Mitochondrial translational release factor 1-like is a protein that in humans is encoded by the MTRF1L gene.

Mitochondrial DNA encodes 13 proteins that play essential roles in the respiratory chain, while all proteins involved in mitochondrial translation are encoded by nuclear genes that are imported from the cytoplasm. MTRF1L is a nuclear-encoded protein that functions as a releasing factor that recognizes termination codons and releases mitochondrial ribosomes from the synthesized protein (summary by Nozaki et al., 2008 [PubMed 18429816]).[supplied by OMIM].

Model organisms

Model organisms have been used in the study of MTRF1L function.
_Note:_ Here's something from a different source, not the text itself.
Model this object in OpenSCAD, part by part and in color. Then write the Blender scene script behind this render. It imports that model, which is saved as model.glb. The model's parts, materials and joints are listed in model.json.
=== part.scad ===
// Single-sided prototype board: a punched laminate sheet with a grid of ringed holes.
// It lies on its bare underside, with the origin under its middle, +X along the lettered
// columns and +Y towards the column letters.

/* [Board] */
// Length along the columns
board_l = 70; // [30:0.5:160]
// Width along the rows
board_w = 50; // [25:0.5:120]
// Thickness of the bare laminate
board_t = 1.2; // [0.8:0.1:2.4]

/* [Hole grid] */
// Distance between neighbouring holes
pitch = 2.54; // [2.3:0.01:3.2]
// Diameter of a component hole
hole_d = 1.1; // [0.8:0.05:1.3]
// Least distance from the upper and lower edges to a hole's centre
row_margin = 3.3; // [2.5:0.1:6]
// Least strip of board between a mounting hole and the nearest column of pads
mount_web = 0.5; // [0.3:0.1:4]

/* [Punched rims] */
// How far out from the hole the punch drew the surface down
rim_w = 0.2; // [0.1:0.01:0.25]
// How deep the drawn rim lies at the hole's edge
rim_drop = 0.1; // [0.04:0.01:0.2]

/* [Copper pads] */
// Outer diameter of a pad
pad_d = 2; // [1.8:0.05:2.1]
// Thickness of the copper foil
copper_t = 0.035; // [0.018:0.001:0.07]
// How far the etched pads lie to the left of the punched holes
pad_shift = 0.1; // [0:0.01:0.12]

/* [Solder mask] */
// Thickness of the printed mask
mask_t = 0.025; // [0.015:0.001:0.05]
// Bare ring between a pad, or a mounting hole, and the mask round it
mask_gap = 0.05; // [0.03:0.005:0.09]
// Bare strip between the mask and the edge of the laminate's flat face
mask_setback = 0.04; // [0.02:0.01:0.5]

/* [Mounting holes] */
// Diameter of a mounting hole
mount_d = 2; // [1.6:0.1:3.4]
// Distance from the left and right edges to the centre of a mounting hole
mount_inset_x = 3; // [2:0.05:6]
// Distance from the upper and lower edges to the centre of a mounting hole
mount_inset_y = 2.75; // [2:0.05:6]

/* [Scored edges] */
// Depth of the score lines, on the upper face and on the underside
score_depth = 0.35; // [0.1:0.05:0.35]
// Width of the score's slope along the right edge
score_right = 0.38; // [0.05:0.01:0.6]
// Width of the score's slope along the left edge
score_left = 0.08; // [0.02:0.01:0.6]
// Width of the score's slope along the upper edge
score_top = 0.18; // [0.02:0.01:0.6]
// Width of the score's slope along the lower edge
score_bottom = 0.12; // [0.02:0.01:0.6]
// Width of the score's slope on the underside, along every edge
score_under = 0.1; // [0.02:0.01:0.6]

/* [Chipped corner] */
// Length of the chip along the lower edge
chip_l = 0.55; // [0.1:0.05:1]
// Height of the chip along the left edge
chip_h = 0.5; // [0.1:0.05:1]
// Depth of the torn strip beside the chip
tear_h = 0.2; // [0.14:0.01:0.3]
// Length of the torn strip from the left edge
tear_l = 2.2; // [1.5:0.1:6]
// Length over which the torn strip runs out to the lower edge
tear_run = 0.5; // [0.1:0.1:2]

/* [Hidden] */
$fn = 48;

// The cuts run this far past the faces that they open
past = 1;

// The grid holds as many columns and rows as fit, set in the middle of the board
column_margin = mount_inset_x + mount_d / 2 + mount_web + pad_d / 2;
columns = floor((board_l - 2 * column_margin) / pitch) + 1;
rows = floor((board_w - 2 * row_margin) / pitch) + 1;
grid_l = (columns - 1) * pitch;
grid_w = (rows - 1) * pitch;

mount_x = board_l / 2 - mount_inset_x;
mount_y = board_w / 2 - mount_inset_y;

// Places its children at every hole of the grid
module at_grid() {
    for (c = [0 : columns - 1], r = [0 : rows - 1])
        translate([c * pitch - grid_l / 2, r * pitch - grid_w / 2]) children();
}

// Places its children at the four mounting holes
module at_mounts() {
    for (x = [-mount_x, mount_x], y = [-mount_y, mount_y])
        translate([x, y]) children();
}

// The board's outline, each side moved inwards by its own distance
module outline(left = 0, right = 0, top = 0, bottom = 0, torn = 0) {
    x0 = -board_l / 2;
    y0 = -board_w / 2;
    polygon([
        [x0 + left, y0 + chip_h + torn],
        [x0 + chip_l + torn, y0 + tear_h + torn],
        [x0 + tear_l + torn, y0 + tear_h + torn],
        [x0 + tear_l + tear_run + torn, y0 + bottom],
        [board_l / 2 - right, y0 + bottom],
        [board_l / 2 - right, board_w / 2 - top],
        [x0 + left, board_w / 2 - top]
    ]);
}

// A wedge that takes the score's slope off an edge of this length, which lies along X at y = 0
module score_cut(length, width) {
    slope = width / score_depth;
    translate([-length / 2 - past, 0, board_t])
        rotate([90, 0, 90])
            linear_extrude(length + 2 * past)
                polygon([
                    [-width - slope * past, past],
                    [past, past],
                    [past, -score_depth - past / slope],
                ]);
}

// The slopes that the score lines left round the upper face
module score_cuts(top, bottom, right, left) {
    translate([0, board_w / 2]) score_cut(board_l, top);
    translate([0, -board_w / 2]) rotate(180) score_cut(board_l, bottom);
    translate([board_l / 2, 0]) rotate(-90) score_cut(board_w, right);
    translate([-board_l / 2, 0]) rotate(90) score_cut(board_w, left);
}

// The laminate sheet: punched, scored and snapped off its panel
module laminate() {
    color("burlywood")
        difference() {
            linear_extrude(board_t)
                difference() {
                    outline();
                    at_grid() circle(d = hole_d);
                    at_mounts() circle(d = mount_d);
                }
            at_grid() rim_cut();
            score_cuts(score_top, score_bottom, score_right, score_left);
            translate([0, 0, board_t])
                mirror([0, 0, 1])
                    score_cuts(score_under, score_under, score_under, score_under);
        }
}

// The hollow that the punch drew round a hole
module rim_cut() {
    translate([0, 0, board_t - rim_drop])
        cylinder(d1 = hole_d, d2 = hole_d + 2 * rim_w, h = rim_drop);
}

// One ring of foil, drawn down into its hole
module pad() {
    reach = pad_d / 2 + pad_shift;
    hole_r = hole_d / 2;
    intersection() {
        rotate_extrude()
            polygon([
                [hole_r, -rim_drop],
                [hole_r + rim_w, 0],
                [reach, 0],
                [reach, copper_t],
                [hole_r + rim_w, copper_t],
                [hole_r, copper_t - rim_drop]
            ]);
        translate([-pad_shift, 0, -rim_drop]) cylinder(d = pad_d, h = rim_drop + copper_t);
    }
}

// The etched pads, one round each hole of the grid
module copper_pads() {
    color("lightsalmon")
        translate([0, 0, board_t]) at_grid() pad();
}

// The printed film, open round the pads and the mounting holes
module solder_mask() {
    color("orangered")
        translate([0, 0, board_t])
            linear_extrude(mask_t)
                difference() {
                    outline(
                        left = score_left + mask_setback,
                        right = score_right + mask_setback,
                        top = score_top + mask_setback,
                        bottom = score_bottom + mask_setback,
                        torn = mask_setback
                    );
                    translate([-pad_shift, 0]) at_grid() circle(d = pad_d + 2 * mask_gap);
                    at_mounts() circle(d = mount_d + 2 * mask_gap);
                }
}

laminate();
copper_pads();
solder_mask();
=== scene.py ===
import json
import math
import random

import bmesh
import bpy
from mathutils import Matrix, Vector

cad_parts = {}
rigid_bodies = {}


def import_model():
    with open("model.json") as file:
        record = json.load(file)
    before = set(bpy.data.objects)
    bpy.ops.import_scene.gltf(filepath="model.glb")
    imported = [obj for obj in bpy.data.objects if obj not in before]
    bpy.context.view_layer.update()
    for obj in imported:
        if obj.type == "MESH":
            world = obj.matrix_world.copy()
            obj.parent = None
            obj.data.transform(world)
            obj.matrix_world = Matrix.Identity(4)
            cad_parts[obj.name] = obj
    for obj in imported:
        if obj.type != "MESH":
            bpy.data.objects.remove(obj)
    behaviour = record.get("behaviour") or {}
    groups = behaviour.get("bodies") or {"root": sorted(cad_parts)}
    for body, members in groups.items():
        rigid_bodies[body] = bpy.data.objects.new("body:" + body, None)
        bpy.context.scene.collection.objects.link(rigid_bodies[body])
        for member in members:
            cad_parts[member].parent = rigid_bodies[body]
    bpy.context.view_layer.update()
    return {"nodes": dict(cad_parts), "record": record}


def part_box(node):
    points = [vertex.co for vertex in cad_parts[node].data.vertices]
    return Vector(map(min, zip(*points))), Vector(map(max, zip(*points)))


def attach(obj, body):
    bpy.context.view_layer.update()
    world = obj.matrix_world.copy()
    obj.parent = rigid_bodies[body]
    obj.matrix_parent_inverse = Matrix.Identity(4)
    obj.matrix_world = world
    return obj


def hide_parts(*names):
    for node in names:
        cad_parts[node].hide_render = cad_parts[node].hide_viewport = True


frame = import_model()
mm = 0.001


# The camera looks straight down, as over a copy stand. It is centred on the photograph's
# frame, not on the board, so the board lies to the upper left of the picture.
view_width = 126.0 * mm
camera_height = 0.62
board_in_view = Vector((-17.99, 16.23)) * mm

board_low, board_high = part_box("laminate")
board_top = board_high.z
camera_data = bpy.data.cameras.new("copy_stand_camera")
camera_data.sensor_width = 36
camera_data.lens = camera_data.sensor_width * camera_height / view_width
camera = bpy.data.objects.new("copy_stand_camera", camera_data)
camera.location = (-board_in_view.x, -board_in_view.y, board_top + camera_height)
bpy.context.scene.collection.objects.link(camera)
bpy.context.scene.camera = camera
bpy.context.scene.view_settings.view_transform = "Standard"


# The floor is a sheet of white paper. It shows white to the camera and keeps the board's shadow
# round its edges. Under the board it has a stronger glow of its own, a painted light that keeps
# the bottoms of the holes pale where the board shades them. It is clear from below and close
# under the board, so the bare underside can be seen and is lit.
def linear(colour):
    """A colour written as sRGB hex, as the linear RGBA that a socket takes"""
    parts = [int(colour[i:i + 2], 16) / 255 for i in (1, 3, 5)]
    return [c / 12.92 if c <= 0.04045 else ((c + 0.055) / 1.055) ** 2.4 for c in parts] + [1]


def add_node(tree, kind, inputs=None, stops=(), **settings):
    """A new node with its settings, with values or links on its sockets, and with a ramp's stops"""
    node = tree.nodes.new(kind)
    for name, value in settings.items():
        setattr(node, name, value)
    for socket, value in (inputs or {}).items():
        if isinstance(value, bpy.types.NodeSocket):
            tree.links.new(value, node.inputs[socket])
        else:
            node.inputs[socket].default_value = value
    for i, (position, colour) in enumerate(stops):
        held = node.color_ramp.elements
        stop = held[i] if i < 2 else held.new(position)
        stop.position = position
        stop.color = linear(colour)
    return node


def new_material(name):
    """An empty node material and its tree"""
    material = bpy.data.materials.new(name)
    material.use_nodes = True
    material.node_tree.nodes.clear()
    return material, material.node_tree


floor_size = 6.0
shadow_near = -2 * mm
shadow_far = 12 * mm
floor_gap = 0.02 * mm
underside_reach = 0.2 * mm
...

A conditional knockout mouse line, called Mtrf1ltm1a(KOMP)Wtsi was generated as part of the International Knockout Mouse Consortium program — a high-throughput mutagenesis project to generate and distribute animal models of disease to interested scientists — at the Wellcome Trust Sanger Institute. Male and female animals underwent a standardized phenotypic screen to determine the effects of deletion. Twenty six tests were carried out on mutant mice and three significant abnormalities were observed. No homozygous mutant embryos were recorded during gestation and, in a separate study, no homozygous animals were observed at weaning. The remaining tests were carried out on adult heterozygous mutant animals and males displayed an increased circulating free fatty acid level.